I think back to stories my Grandmother tells me about when she was raising her children in rural New Hampshire in the 40's and 50's.  Every family had only one car, which the men would drive to work in the morning leaving the wife and kids behind.  That meant if you wanted to be "social" you had to literally bundle up your brood and walk them to the neighbor's home for a cup of coffee and six million cigarettes, which my Gram did regularly to keep herself sane.  I don't blame her one bit, I would have done the same and worse, but aaaaaanyway.  Your social network consisted of three or four women in a similar socioeconomic situation as you with kids your kids age, etc, etc.  While I'm sure those four women were comparing themselves to one another in many ways, I don't think it had the same energy and impact as comparing yourself to your 416 "friends" on Facebook every day.

This raises another equally interesting point:  Why does it sting so much when we begin the mental tally of what someone else achieved in their life as compared to us?  I read Status Anxiety by Alain de Botton and found some good answers.  His book talks about our desire to "climb the social ladder" in society and how the result is various insecurities, anxieties and general unhappiness.  Here is a copy/paste directly from the on-line summary of the book Status Anxiety:

Causes:
Solutions:
One of the most interesting points for me was that when it comes to comparing ourselves to others we are most upset by those who we perceive most similar to us.  In other words, we don't get pissed when people like J.Lo and Brangelina have more than us - we expect them to, they somehow deserve it and it's fine with us.  They're so far beyond the scope of what we feel we could ever achieve that we don't find them to be a threat.  You don't ever hear anyone getting upset in the cafeteria during lunch because John Travolta just bought another jet and what the hell gives him the right?  No, we get irked because the middle-class family three doors down the street put an addition on the back of their house and then had the balls to take a ski trip to Utah.  We see these people as so similar to ourselves that it's harder for us to understand why they should have these things and we can't.  It seems illogical, but it's so true.  It is the people closest to us that have the ability to deprive us of the most joy - if we allow it.

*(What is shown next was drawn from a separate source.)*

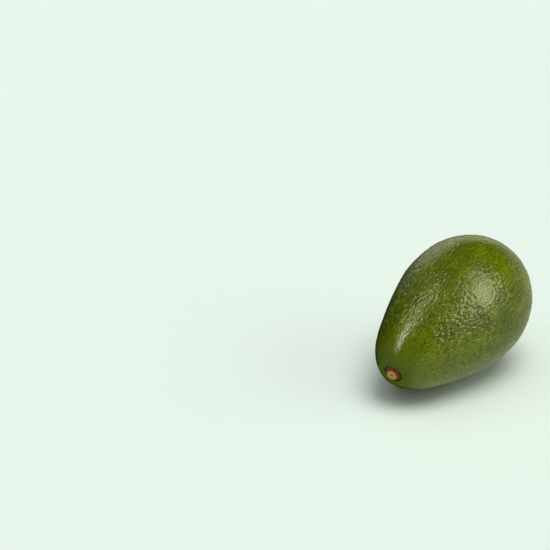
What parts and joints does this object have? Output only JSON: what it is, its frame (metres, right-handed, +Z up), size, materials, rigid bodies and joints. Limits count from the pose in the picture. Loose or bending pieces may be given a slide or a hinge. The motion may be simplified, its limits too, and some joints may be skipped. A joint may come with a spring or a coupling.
{
  "type": "avocado",
  "caption": "Whole green avocado lying on its side, egg-shaped with leathery pebbled skin and a woody stem button in its tapered end.",
  "frame": {"origin": "middle of the small flat spot that the fruit rests on", "axes": "+Z up from the surface it rests on, +X along the fruit towards its stem end"},
  "size_m": [0.1098, 0.0707, 0.0709],
  "materials": {
    "skin": "semi-gloss green fruit skin, fine leathery pebbles, tiny pale specks, smooth and paler round the stem",
    "stem_wood": "dry matt brown stalk with a paler cut end"
  },
  "bodies": {
    "root": {"fruit": "skin", "stem_button": "stem_wood"}
  },
  "joints": []
}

As I get older I'm becoming very conscious of the human tendency to compare, and try to stop myself as soon as I become aware I'm doing it, but it can be hard.  This week I had two sick children and a sick nanny.  After trips to the ER, countless doctor visits and a straight week of no sleep I am officially cashed. Period.  It's February in New Hampshire which means grey skies and a "wintry mix" that just won't quit.  I'm dying for some sunshine, to get my hands in the dirt, to smell Spring and wear a skirt.  In short, I am completely bummed out. 

My parents are in Puerto Rico, my in-laws are in New Mexico and with it being school vacation week just about everyone we know is somewhere better than here.  I can't help but wish our daughter wasn't always sick.  I can't help but wish we had the extra cash or vacation time to go somewhere warm for a few days, I just can't.  I struggle to remind myself that Ekhart Tolle would say there is nowhere else I am supposed to be but here - because this is where I am.  This is the perfect place for me right now - except it doesn't feel so perfect. 

So I guess the answer is to keep trying, to keep fighting the urge to compare.  To remind myself that comparison truly is the enemy of joy, and that if I want to turn this award-winning case of the winter blues around I had better stop looking outside my life and start looking inside it for joy.  Because even in New Hampshire, even in February, even in a snowstorm, even with a sick baby the joy is there.  If we choose to see it.